- [WRITTEN EXERCISE]: Repeat the data verbatim.

- [ENTRIES PROVIDED]:
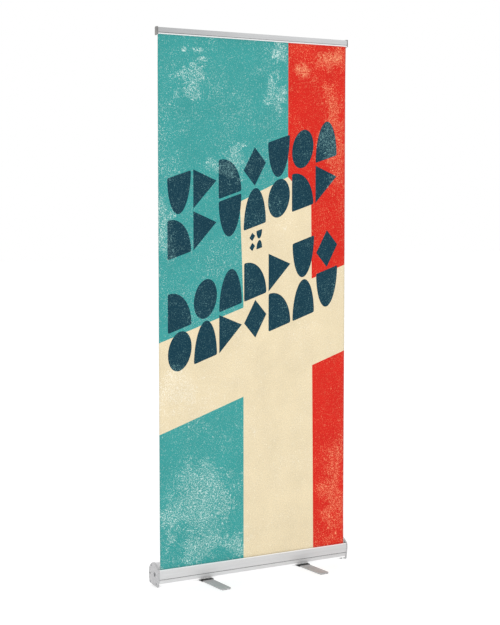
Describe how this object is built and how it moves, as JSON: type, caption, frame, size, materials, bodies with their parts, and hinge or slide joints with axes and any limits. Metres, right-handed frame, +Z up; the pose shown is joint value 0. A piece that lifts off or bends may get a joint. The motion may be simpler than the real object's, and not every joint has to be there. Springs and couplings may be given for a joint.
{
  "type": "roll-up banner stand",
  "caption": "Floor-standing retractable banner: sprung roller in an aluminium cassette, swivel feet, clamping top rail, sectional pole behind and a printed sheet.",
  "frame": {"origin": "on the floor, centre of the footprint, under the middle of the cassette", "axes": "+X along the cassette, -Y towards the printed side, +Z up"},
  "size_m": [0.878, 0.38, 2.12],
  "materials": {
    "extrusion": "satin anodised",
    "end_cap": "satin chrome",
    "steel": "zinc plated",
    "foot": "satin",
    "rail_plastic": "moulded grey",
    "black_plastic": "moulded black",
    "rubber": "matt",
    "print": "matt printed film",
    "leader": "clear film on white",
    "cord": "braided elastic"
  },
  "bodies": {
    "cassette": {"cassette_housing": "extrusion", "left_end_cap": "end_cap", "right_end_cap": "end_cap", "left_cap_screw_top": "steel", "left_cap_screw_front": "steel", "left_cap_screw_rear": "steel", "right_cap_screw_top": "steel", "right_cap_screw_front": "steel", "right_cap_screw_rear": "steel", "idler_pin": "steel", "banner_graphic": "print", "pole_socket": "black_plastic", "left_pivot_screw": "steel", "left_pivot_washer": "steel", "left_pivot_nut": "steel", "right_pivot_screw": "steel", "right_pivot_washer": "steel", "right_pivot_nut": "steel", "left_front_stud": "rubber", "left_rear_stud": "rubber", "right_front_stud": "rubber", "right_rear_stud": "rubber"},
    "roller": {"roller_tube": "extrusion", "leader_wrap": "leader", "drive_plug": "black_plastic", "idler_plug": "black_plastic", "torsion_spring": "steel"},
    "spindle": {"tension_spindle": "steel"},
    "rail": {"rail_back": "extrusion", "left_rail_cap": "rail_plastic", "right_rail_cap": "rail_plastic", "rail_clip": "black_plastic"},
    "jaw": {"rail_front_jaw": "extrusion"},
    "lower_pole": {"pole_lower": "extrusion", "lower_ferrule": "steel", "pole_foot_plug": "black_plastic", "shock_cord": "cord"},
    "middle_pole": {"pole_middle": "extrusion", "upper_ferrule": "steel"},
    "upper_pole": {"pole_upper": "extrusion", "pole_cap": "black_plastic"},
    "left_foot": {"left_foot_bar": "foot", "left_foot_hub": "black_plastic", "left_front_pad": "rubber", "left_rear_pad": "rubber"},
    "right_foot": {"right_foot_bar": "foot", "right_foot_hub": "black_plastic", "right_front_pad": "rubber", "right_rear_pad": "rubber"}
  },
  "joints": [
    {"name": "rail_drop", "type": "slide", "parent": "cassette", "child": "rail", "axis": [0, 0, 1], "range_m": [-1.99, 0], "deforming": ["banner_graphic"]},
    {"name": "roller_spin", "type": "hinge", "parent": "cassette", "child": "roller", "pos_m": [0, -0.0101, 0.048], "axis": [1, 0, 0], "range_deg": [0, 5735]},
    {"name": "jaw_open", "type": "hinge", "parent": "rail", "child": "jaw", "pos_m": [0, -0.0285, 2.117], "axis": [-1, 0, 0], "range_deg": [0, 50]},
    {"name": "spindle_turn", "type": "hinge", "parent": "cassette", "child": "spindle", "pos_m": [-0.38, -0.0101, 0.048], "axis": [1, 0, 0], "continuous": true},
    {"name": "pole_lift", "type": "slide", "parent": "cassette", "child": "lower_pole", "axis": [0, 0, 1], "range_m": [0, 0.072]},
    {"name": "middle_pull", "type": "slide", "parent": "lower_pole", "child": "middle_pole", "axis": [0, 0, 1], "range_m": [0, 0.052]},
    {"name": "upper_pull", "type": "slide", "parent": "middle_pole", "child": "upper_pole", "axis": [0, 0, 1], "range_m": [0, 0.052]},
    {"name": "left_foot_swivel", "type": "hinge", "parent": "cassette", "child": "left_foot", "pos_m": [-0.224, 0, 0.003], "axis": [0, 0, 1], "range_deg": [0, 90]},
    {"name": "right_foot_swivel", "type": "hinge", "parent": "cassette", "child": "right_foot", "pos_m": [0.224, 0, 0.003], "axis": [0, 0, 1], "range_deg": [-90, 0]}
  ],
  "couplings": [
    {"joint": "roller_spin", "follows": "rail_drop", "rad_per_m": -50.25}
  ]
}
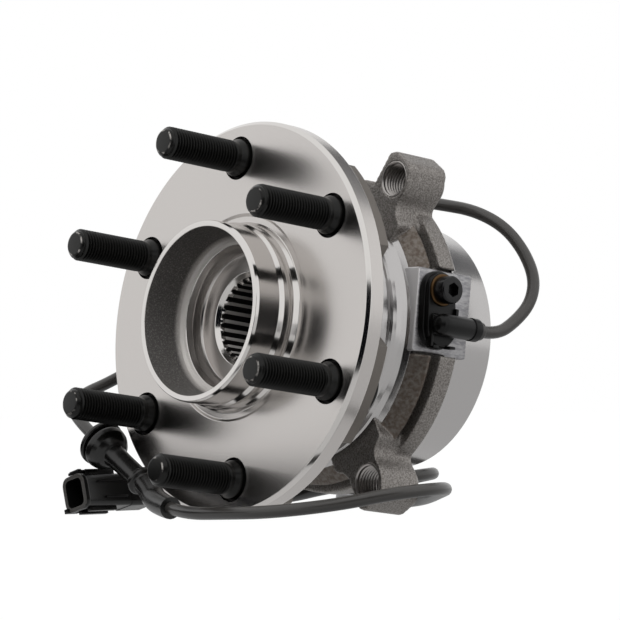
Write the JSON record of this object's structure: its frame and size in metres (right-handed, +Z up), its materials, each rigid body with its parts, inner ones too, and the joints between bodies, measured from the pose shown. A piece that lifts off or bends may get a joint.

- [CORRECT OUTPUT]:
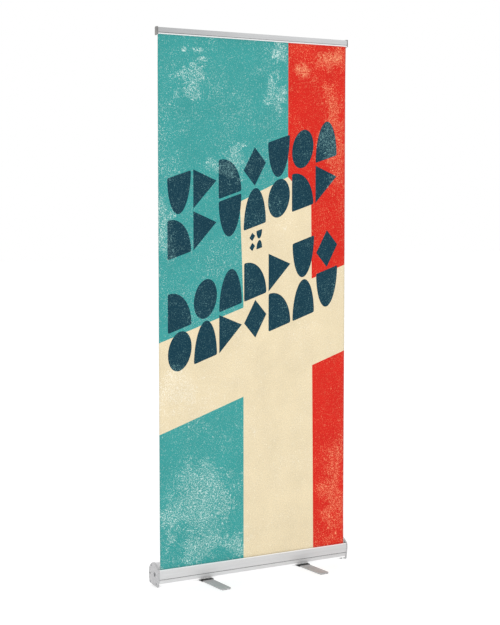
Describe how this object is built and how it moves, as JSON: type, caption, frame, size, materials, bodies with their parts, and hinge or slide joints with axes and any limits. Metres, right-handed frame, +Z up; the pose shown is joint value 0. A piece that lifts off or bends may get a joint. The motion may be simpler than the real object's, and not every joint has to be there. Springs and couplings may be given for a joint.
{
  "type": "roll-up banner stand",
  "caption": "Floor-standing retractable banner: sprung roller in an aluminium cassette, swivel feet, clamping top rail, sectional pole behind and a printed sheet.",
  "frame": {"origin": "on the floor, centre of the footprint, under the middle of the cassette", "axes": "+X along the cassette, -Y towards the printed side, +Z up"},
  "size_m": [0.878, 0.38, 2.12],
  "materials": {
    "extrusion": "satin anodised",
    "end_cap": "satin chrome",
    "steel": "zinc plated",
    "foot": "satin",
    "rail_plastic": "moulded grey",
    "black_plastic": "moulded black",
    "rubber": "matt",
    "print": "matt printed film",
    "leader": "clear film on white",
    "cord": "braided elastic"
  },
  "bodies": {
    "cassette": {"cassette_housing": "extrusion", "left_end_cap": "end_cap", "right_end_cap": "end_cap", "left_cap_screw_top": "steel", "left_cap_screw_front": "steel", "left_cap_screw_rear": "steel", "right_cap_screw_top": "steel", "right_cap_screw_front": "steel", "right_cap_screw_rear": "steel", "idler_pin": "steel", "banner_graphic": "print", "pole_socket": "black_plastic", "left_pivot_screw": "steel", "left_pivot_washer": "steel", "left_pivot_nut": "steel", "right_pivot_screw": "steel", "right_pivot_washer": "steel", "right_pivot_nut": "steel", "left_front_stud": "rubber", "left_rear_stud": "rubber", "right_front_stud": "rubber", "right_rear_stud": "rubber"},
    "roller": {"roller_tube": "extrusion", "leader_wrap": "leader", "drive_plug": "black_plastic", "idler_plug": "black_plastic", "torsion_spring": "steel"},
    "spindle": {"tension_spindle": "steel"},
    "rail": {"rail_back": "extrusion", "left_rail_cap": "rail_plastic", "right_rail_cap": "rail_plastic", "rail_clip": "black_plastic"},
    "jaw": {"rail_front_jaw": "extrusion"},
    "lower_pole": {"pole_lower": "extrusion", "lower_ferrule": "steel", "pole_foot_plug": "black_plastic", "shock_cord": "cord"},
    "middle_pole": {"pole_middle": "extrusion", "upper_ferrule": "steel"},
    "upper_pole": {"pole_upper": "extrusion", "pole_cap": "black_plastic"},
    "left_foot": {"left_foot_bar": "foot", "left_foot_hub": "black_plastic", "left_front_pad": "rubber", "left_rear_pad": "rubber"},
    "right_foot": {"right_foot_bar": "foot", "right_foot_hub": "black_plastic", "right_front_pad": "rubber", "right_rear_pad": "rubber"}
  },
  "joints": [
    {"name": "rail_drop", "type": "slide", "parent": "cassette", "child": "rail", "axis": [0, 0, 1], "range_m": [-1.99, 0], "deforming": ["banner_graphic"]},
    {"name": "roller_spin", "type": "hinge", "parent": "cassette", "child": "roller", "pos_m": [0, -0.0101, 0.048], "axis": [1, 0, 0], "range_deg": [0, 5735]},
    {"name": "jaw_open", "type": "hinge", "parent": "rail", "child": "jaw", "pos_m": [0, -0.0285, 2.117], "axis": [-1, 0, 0], "range_deg": [0, 50]},
    {"name": "spindle_turn", "type": "hinge", "parent": "cassette", "child": "spindle", "pos_m": [-0.38, -0.0101, 0.048], "axis": [1, 0, 0], "continuous": true},
    {"name": "pole_lift", "type": "slide", "parent": "cassette", "child": "lower_pole", "axis": [0, 0, 1], "range_m": [0, 0.072]},
    {"name": "middle_pull", "type": "slide", "parent": "lower_pole", "child": "middle_pole", "axis": [0, 0, 1], "range_m": [0, 0.052]},
    {"name": "upper_pull", "type": "slide", "parent": "middle_pole", "child": "upper_pole", "axis": [0, 0, 1], "range_m": [0, 0.052]},
    {"name": "left_foot_swivel", "type": "hinge", "parent": "cassette", "child": "left_foot", "pos_m": [-0.224, 0, 0.003], "axis": [0, 0, 1], "range_deg": [0, 90]},
    {"name": "right_foot_swivel", "type": "hinge", "parent": "cassette", "child": "right_foot", "pos_m": [0.224, 0, 0.003], "axis": [0, 0, 1], "range_deg": [-90, 0]}
  ],
  "couplings": [
    {"joint": "roller_spin", "follows": "rail_drop", "rad_per_m": -50.25}
  ]
}
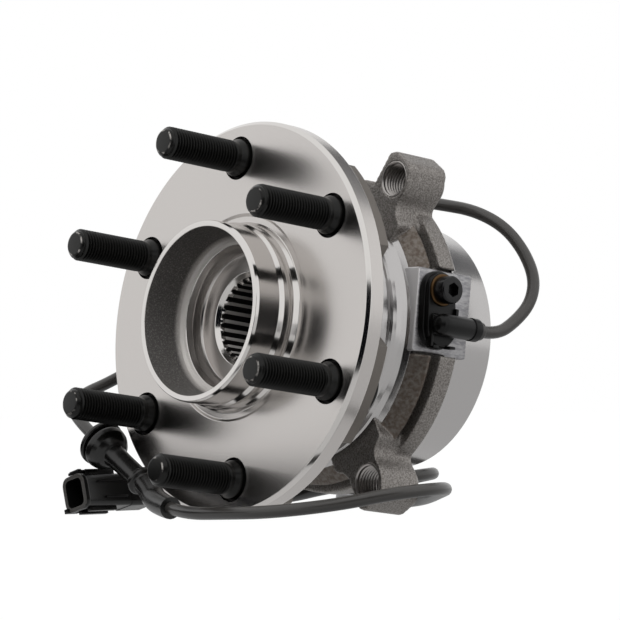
Write the JSON record of this object's structure: its frame and size in metres (right-handed, +Z up), its materials, each rigid body with its parts, inner ones too, and the joints between bodies, measured from the pose shown. A piece that lifts off or bends may get a joint.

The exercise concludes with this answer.